:: AIM OF THE TASK ::
Repeat exactly the lines of the listing below, please, starting with the first and ending with the line containing "node tree of"; leave out the rest.

--------------------------------------------------

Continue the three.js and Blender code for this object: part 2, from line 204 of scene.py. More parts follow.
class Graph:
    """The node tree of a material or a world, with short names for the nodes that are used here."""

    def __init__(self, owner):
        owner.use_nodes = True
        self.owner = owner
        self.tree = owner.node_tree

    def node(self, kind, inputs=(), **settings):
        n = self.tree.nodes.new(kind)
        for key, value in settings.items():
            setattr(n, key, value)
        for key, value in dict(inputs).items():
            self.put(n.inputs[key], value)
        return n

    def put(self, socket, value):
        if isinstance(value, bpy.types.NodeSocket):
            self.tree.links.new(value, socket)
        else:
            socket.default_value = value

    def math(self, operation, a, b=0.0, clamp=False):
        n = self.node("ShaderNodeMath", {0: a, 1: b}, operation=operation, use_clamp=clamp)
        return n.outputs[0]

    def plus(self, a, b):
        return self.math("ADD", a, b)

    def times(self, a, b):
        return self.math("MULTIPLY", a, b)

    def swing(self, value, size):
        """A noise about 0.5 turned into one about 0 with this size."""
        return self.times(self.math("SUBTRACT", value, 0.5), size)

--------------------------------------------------

:: THE COMPLETED TASK ::
Continue the three.js and Blender code for this object: part 2, from line 204 of scene.py. More parts follow.
class Graph:
    """The node tree of a material or a world, with short names for the nodes that are used here."""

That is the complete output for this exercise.